1 comment to The Pulse of Googlism

  • As far as improvements to GDP – there are ideas out there already, and here’s one I like. How about coming up with a balance sheet that covers more than purchased assets. It would also include an inventory of a place’s (country’s, city’s, planet’s) resource base, including water, fuel, educated citizenry, public health, and so on.

    Each year, along with reporting the increase or decrease in monetary wealth for the place, government should also report on changes in resource wealth, including both cultural and natural resources. It would even work to value these things based on net present value, as scarcity (e.g., drought) increases the present value of a resource (e.g., water). That way in this imaginary drought, a place will have to be more careful in spending its water, as reducing its supply in an aquifer will do more to reduce the place’s net assets in a drought than in a flush period.

    This is a bit like what oil companies do — they have to estimate their reserves annually. Even if they didn’t buy their reserves for much money at all, they get credit for owning them, in a sort of mark-to-market accounting for assets.

    This is the opposite of how estimates of national wealth currently work. They don’t mark to market. If something has never been bought, it’s considered external to the situation. If a company or place possesses resources that are far more valuable than when they were first purchased, they don’t get any credit for that.

    This leads to constant undervaluing of everything from art to education to groundwater.

    The way this would affect GDP is that increases in national/city/planetary wealth could be credited to the GNP. So services provided “free” by nature, families, and public services would get credit for increasing people’s income as they really experience it.

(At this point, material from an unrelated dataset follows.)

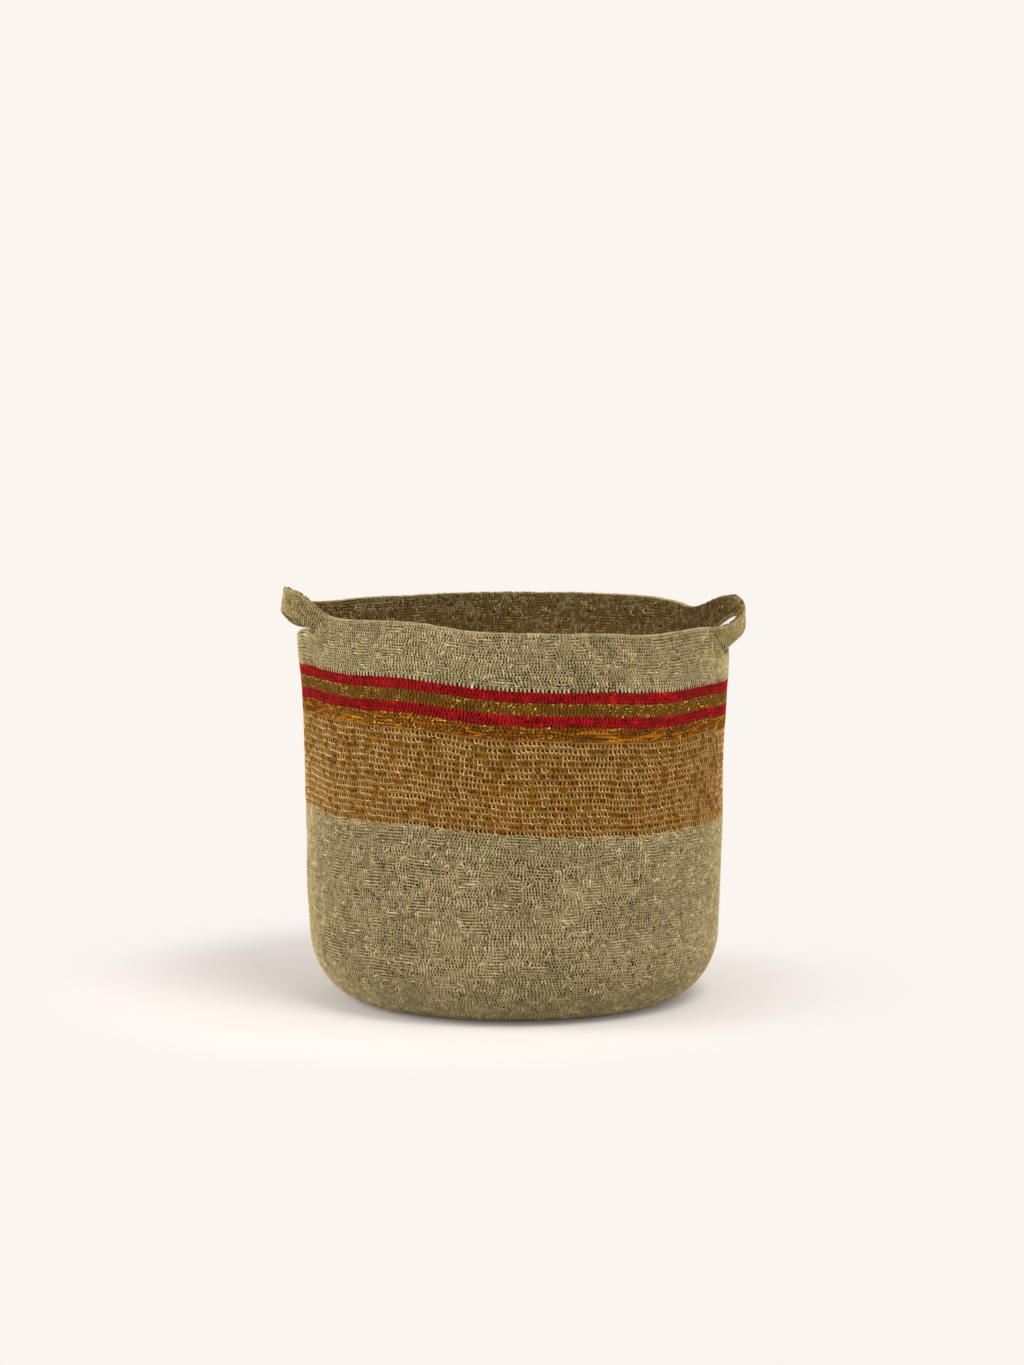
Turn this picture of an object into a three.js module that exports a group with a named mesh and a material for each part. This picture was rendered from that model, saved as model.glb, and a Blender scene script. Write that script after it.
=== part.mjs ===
// A round seagrass basket, crocheted in rounds, with a soft strap handle at each side.
// Millimetres, +Z up, the floor at z = 0, and the handles at -X and +X.

import * as THREE from "three";

// Sizes of the wall, seen in section
const RIM_HEIGHT = 344;
const WALL_THICKNESS = 4.5;
const BASE_RADIUS = 129;
const HEEL_REACH = 53.8;
const HEEL_RISE = 63;

// How the wall flares above the heel: shares of the height up to the rim, and of the heel's radius
const WALL_SHAPE = [
  { share: 0.2, flare: 1.0115 },
  { share: 0.4, flare: 1.0153 },
  { share: 0.59, flare: 1.023 },
  { share: 0.78, flare: 1.0377 },
  { share: 0.88, flare: 1.0476 },
  { share: 1, flare: 1.0421 },
];

// Heights of the bands, from the rim down
const RIM_BAND_HEIGHT = 26.5;
const UPPER_WALL_HEIGHT = 24;
const RED_STRIPE_HEIGHT = 9.4;
const GOLD_STRIPE_HEIGHT = 11;
const AMBER_BAND_HEIGHT = 12;
const MELANGE_BAND_HEIGHT = 83;

// The rounds were worked by hand: they sit higher at -X, less so at the rim than at the stripes
const TILT_HEIGHT = 6.2;
const RIM_TILT_HEIGHT = 4;
const TWIST_HEIGHT = 2.5;

// Crests along the front, and a dip at the right handle's back root
const BUMPS = [
  { degrees: -165, width: 12, height: 2.3 },
  { degrees: -122, width: 17, height: 3.5 },
  { degrees: -70, width: 9, height: 2 },
  { degrees: -33, width: 12, height: 2.8 },
  { degrees: 27, width: 9, height: -3.5 },
];

// Bumps of the upper wall and the rim alone, where the handles pull at them
const RIM_BUMPS = [
  { degrees: -166, width: 10.8, height: 8.7 },
  { degrees: -20, width: 12, height: -2.5 },
];

// The handles are the rim band carried over a gap; its lower edge keeps to the wall a little longer
const HANDLE_HALF_ANGLE = THREE.MathUtils.degToRad(29.5);
const LOW_HALF_ANGLE = THREE.MathUtils.degToRad(20.5);
const LOW_ROOT_SHARE = 0.13;
const NARROWING_SHARPNESS = 0.4;
const LEFT_HANDLE = { side: -1, rise: 15.9, lean: 1.6, skew: 1.04, sharpness: 2.2, narrowing: 4.6 };
const RIGHT_HANDLE = { side: 1, rise: 13.9, lean: -0.1, skew: 1.9, sharpness: 1.4, narrowing: 9.6 };

// Edges and joins
const SEAM_GAP = 0.3;
const EDGE_ROUNDING = 1.4;

// Steps of the round shapes
const ROUND_STEPS = 80;
const RIM_ARC_STEPS = 28;
const HANDLE_STEPS = 20;
const HEEL_STEPS = 7;

const NATURAL = 0x9d8e64;
const MELANGE = 0x856236;
const AMBER = 0x7c4a18;
const GOLD = 0x8a5c1e;
const CRIMSON = 0x831a19;

// Seams between the bands, from the rim down
const rimBandBottom = RIM_HEIGHT - RIM_BAND_HEIGHT;
const upperWallBottom = rimBandBottom - UPPER_WALL_HEIGHT;
const upperRedBottom = upperWallBottom - RED_STRIPE_HEIGHT;
const goldBottom = upperRedBottom - GOLD_STRIPE_HEIGHT;
const lowerRedBottom = goldBottom - RED_STRIPE_HEIGHT;
const amberBottom = lowerRedBottom - AMBER_BAND_HEIGHT;
const melangeBottom = amberBottom - MELANGE_BAND_HEIGHT;

const heelCurve = new THREE.EllipseCurve(
  BASE_RADIUS, HEEL_RISE, HEEL_REACH, HEEL_RISE, -Math.PI / 2, 0, false,
);

const wallCurve = new THREE.SplineCurve([
  new THREE.Vector2(BASE_RADIUS + HEEL_REACH, HEEL_RISE),
  ...WALL_SHAPE.map(({ share, flare }) => new THREE.Vector2(
    (BASE_RADIUS + HEEL_REACH) * flare,
    THREE.MathUtils.lerp(HEEL_RISE, RIM_HEIGHT, share),
  )),
]);
const wallPoints = wallCurve.getPoints(20 * WALL_SHAPE.length);

// Outer radius of the wall at a height above the heel
function radiusAt(height) {
  const above = wallPoints.findIndex((point) => point.y >= height);
  if (above < 1) {
    return above === 0 ? wallPoints[0].x : wallPoints[wallPoints.length - 1].x;
  }
  const low = wallPoints[above - 1];
  const high = wallPoints[above];
  return THREE.MathUtils.mapLinear(height, low.y, high.y, low.x, high.x);
}

// The height of a list of bumps at an angle; each fades out round the wall on both its sides
function bumpsAt(bumps, angle) {
  let height = 0;
  bumps.forEach((bump) => {
    const away = angle - THREE.MathUtils.degToRad(bump.degrees);
    const degrees = THREE.MathUtils.radToDeg(Math.atan2(Math.sin(away), Math.cos(away)));
    height += bump.height * Math.exp(-((degrees / bump.width) ** 2));
  });
  return height;
}

// How far a round is lifted at an angle: nothing at the heel, all of it from the stripes up
function liftAt(angle, height) {
  const above = (height - upperWallBottom) / (RIM_HEIGHT - upperWallBottom);
  const tilt = THREE.MathUtils.lerp(
    TILT_HEIGHT, RIM_TILT_HEIGHT, THREE.MathUtils.clamp(above, 0, 1),
  );
  let wave = -tilt * Math.cos(angle) + TWIST_HEIGHT * Math.sin(2 * angle);
  const rimShare = (height - upperWallBottom) / (rimBandBottom - upperWallBottom);
  wave += bumpsAt(BUMPS, angle);
  wave += bumpsAt(RIM_BUMPS, angle) * THREE.MathUtils.clamp(rimShare, 0, 1);
  const share = (height - HEEL_RISE) / (lowerRedBottom - HEEL_RISE);
  return wave * Math.sin(THREE.MathUtils.clamp(share, 0, 1) * Math.PI / 2);
}

// A pair of facing points of the wall's section: one outside, one inside
function wallPair(height, inset = 0) {
  const radius = radiusAt(height);
  return {
    outer: { radius: radius - inset, height },
    inner: { radius: radius - WALL_THICKNESS + inset, height },
  };
}

// Pairs from one height to another, with rounded edges where they are asked for
function wallSection(bottom, top, steps, roundBottom = false, roundTop = false) {
  const soft = [
    { along: 0, inset: EDGE_ROUNDING },
    { along: EDGE_ROUNDING * 0.3, inset: EDGE_ROUNDING * 0.3 },
  ];
  const low = roundBottom ? bottom + EDGE_ROUNDING : bottom;
  const high = roundTop ? top - EDGE_ROUNDING : top;
  const pairs = [];
  if (roundBottom) {
    soft.forEach(({ along, inset }) => pairs.push(wallPair(bottom + along, inset)));
  }
  for (let step = 0; step <= steps; step += 1) {
    pairs.push(wallPair(THREE.MathUtils.lerp(low, high, step / steps)));
  }
  if (roundTop) {
    [...soft].reverse().forEach(({ along, inset }) => pairs.push(wallPair(top - along, inset)));
  }
  return pairs;
}

// Pairs around the heel, square to its curve
function heelSection() {
  const pairs = [];
  for (let step = 0; step < HEEL_STEPS; step += 1) {
    const share = step / HEEL_STEPS;
    const point = heelCurve.getPoint(share);
    const along = heelCurve.getTangent(share);
    pairs.push({
      outer: { radius: point.x, height: point.y },
      inner: {
        radius: point.x - along.y * WALL_THICKNESS,
        height: point.y + along.x * WALL_THICKNESS,
      },
    });
  }
  pairs[0].outer.radius += SEAM_GAP / 2;
  pairs[0].inner.radius += SEAM_GAP / 2;
  return pairs;
}

// A closed solid: the section's pairs carried from turn 0 to turn 1 by the place function
function sweep(pairs, steps, place, closed) {
  const loop = [
    ...pairs.map((pair) => pair.outer),
    ...pairs.map((pair) => pair.inner).reverse(),
  ];
  const rings = closed ? steps : steps + 1;
  const positions = [];
  for (let ring = 0; ring < rings; ring += 1) {
    loop.forEach((point) => positions.push(...place(point, ring / steps)));
  }

  const faces = [];
  const count = loop.length;
  for (let ring = 0; ring < steps; ring += 1) {
    const here = ring * count;
    const next = ((ring + 1) % rings) * count;
    for (let side = 0; side < count; side += 1) {
      const after = (side + 1) % count;
      faces.push(here + side, next + side, next + after);
      faces.push(here + side, next + after, here + after);
    }
  }
  if (!closed) {
    const last = steps * count;
    for (let pair = 0; pair < pairs.length - 1; pair += 1) {
      const inner = count - 1 - pair;
      faces.push(pair, pair + 1, inner - 1);
      faces.push(pair, inner - 1, inner);
      faces.push(last + pair, last + inner - 1, last + pair + 1);
      faces.push(last + pair, last + inner, last + inner - 1);
    }
  }

  const geometry = new THREE.BufferGeometry();
  geometry.setAttribute("position", new THREE.Float32BufferAttribute(positions, 3));
  geometry.setIndex(faces);
  geometry.computeVertexNormals();
  return geometry;
}

function onWall(point, angle) {
  return [
    point.radius * Math.cos(angle),
    point.radius * Math.sin(angle),
    point.height + liftAt(angle, point.height),
  ];
}

// Half the distance between a handle's two roots
const rootReach = radiusAt(rimBandBottom) * Math.sin(HANDLE_HALF_ANGLE);

function bandGeometry(pairs) {
  return sweep(pairs, ROUND_STEPS, (point, turn) => onWall(point, 2 * Math.PI * turn), true);
}

// Half of the rim between the handles: side is 1 at the back, -1 at the front
function rimArcGeometry(side) {
  const pairs = wallSection(rimBandBottom + SEAM_GAP / 2, RIM_HEIGHT, 1, false, true);
  const place = (point, turn) => {
    const root = Math.asin((rootReach + SEAM_GAP / 2) / point.radius);
    const start = side > 0 ? root : Math.PI + root;
    return onWall(point, start + turn * (Math.PI - 2 * root));
  };
  return sweep(pairs, RIM_ARC_STEPS, place, false);
}

// How far out a strap reaches that leaves the rim along its tangents
function strapReach(radius, endReach) {
  const endX = Math.sqrt(radius ** 2 - endReach ** 2);
  return THREE.MathUtils.lerp(radius ** 2 / endX, endX, 0.25);
}

// A strap: its top edge leaves the rim at its roots, and its lower edge runs on along the wall first
function handleGeometry({ side, rise, lean, skew, sharpness, narrowing }) {
  const bottom = rimBandBottom + SEAM_GAP / 2;
  const pairs = wallSection(bottom, RIM_HEIGHT, 1, true, true);
  const endReach = rootReach - SEAM_GAP / 2;
  const place = (point, turn) => {
    const share = (point.height - bottom) / (RIM_HEIGHT - bottom);
    const rootAngle = Math.asin(endReach / point.radius);
    const leaveAngle = THREE.MathUtils.lerp(LOW_HALF_ANGLE, rootAngle, share);
    const rootShare = Math.max(LOW_ROOT_SHARE * (1 - share), 1e-6);
    const free = THREE.MathUtils.clamp((turn - rootShare) / (1 - 2 * rootShare), 0, 1);
    const back = free ** 3;
    const front = (1 - free) ** 3;
    const held = THREE.MathUtils.clamp(Math.min(turn, 1 - turn) / rootShare, 0, 1);
    const angle = THREE.MathUtils.lerp(rootAngle, leaveAngle, held);
    const endX = point.radius * Math.cos(angle);
    const farX = (strapReach(point.radius, endReach) - endX / 4) * 4 / 3;
    const bow = Math.max(Math.sin(Math.PI * free ** skew), 0) ** sharpness;
    const narrow = Math.max(Math.sin(Math.PI * free), 0) ** NARROWING_SHARPNESS;
    const x = endX * (front + back) + farX * 3 * free * (1 - free) - lean * share * bow;
    const y = point.radius * Math.sin(angle) * (back - front);
    const lift = liftAt(Math.atan2(side * y, side * x), point.height);
    const bowed = rise * bow + narrowing * (1 - share) * narrow;
    return [side * x, side * y, point.height + lift + bowed];
  };
  return sweep(pairs, HANDLE_STEPS, place, false);
}

function baseGeometry() {
  const radius = BASE_RADIUS - SEAM_GAP / 2;
  const geometry = new THREE.CylinderGeometry(radius, radius, WALL_THICKNESS, ROUND_STEPS);
  geometry.rotateX(Math.PI / 2);
  geometry.translate(0, 0, WALL_THICKNESS / 2);
  return geometry;
}

function lowerWallGeometry() {
  const wall = wallSection(HEEL_RISE, melangeBottom - SEAM_GAP / 2, 3);
  return bandGeometry([...heelSection(), ...wall]);
}

// A band between two seams, parted from its neighbours by the seam gap
function bandBetween(bottom, top, steps = 1) {
  return bandGeometry(wallSection(bottom + SEAM_GAP / 2, top - SEAM_GAP / 2, steps));
}

const basket = new THREE.Group();
basket.name = "seagrass_basket";

function addPiece(name, geometry, color) {
  const material = new THREE.MeshStandardMaterial({ color, roughness: 0.85, metalness: 0 });
  material.name = name;
  const mesh = new THREE.Mesh(geometry, material);
  mesh.name = name;
  basket.add(mesh);
}

addPiece("base_disc", baseGeometry(), NATURAL);
addPiece("lower_wall", lowerWallGeometry(), NATURAL);
addPiece("melange_band", bandBetween(melangeBottom, amberBottom, 3), MELANGE);
addPiece("amber_band", bandBetween(amberBottom, lowerRedBottom), AMBER);
addPiece("red_stripe_lower", bandBetween(lowerRedBottom, goldBottom), CRIMSON);
addPiece("gold_stripe", bandBetween(goldBottom, upperRedBottom), GOLD);
addPiece("red_stripe_upper", bandBetween(upperRedBottom, upperWallBottom), CRIMSON);
addPiece("upper_wall", bandBetween(upperWallBottom, rimBandBottom, 2), NATURAL);
addPiece("rim_band_front", rimArcGeometry(-1), NATURAL);
addPiece("rim_band_back", rimArcGeometry(1), NATURAL);
addPiece("handle_left", handleGeometry(LEFT_HANDLE), NATURAL);
addPiece("handle_right", handleGeometry(RIGHT_HANDLE), NATURAL);

export default basket;
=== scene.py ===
"""The look of a crocheted seagrass basket, built stitch by stitch around its solids."""
import math
import random
from dataclasses import dataclass

import bpy
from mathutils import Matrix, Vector, noise


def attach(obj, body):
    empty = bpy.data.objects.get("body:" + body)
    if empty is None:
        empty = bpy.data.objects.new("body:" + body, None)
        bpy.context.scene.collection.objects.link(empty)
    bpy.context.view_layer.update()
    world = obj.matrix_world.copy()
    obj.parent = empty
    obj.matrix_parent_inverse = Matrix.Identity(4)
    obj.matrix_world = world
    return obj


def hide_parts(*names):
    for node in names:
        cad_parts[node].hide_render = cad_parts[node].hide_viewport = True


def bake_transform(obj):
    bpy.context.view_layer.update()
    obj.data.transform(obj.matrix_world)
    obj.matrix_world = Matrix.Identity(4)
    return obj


MM = 0.001

# The wall in section, as the solids have it
RIM_HEIGHT = 344 * MM
WALL_THICKNESS = 4.5 * MM
BASE_RADIUS = 129 * MM
HEEL_REACH = 53.8 * MM
HEEL_RISE = 63 * MM
WALL_FLARE = ((0.2, 1.0115), (0.4, 1.0153), (0.59, 1.023), (0.78, 1.0377), (0.88, 1.0476), (1, 1.0421))

# Heights of the bands, from the rim down
RIM_BAND = 26.5 * MM
UPPER_WALL = 24 * MM
RED_STRIPE = 9.4 * MM
GOLD_STRIPE = 11 * MM
AMBER_BAND = 12 * MM
MELANGE_BAND = 83 * MM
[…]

    After all, do you feel richer when you buy water than when you drink it from a clean well? Do you feel richer when you spend $1,000 at Berkeley Extension than when you spend $60 at City College? Do you feel richer when you pay for a blowjob from a professional than when you get one from a lover? When you pay a babysitter instead of raising kids yourself? If anything, free services have a higher felt value than those that cost money, due in part to the cheapening, desensitizing effect that money has on all relations. It would be good to credit our free services in our accounting of wealth and income.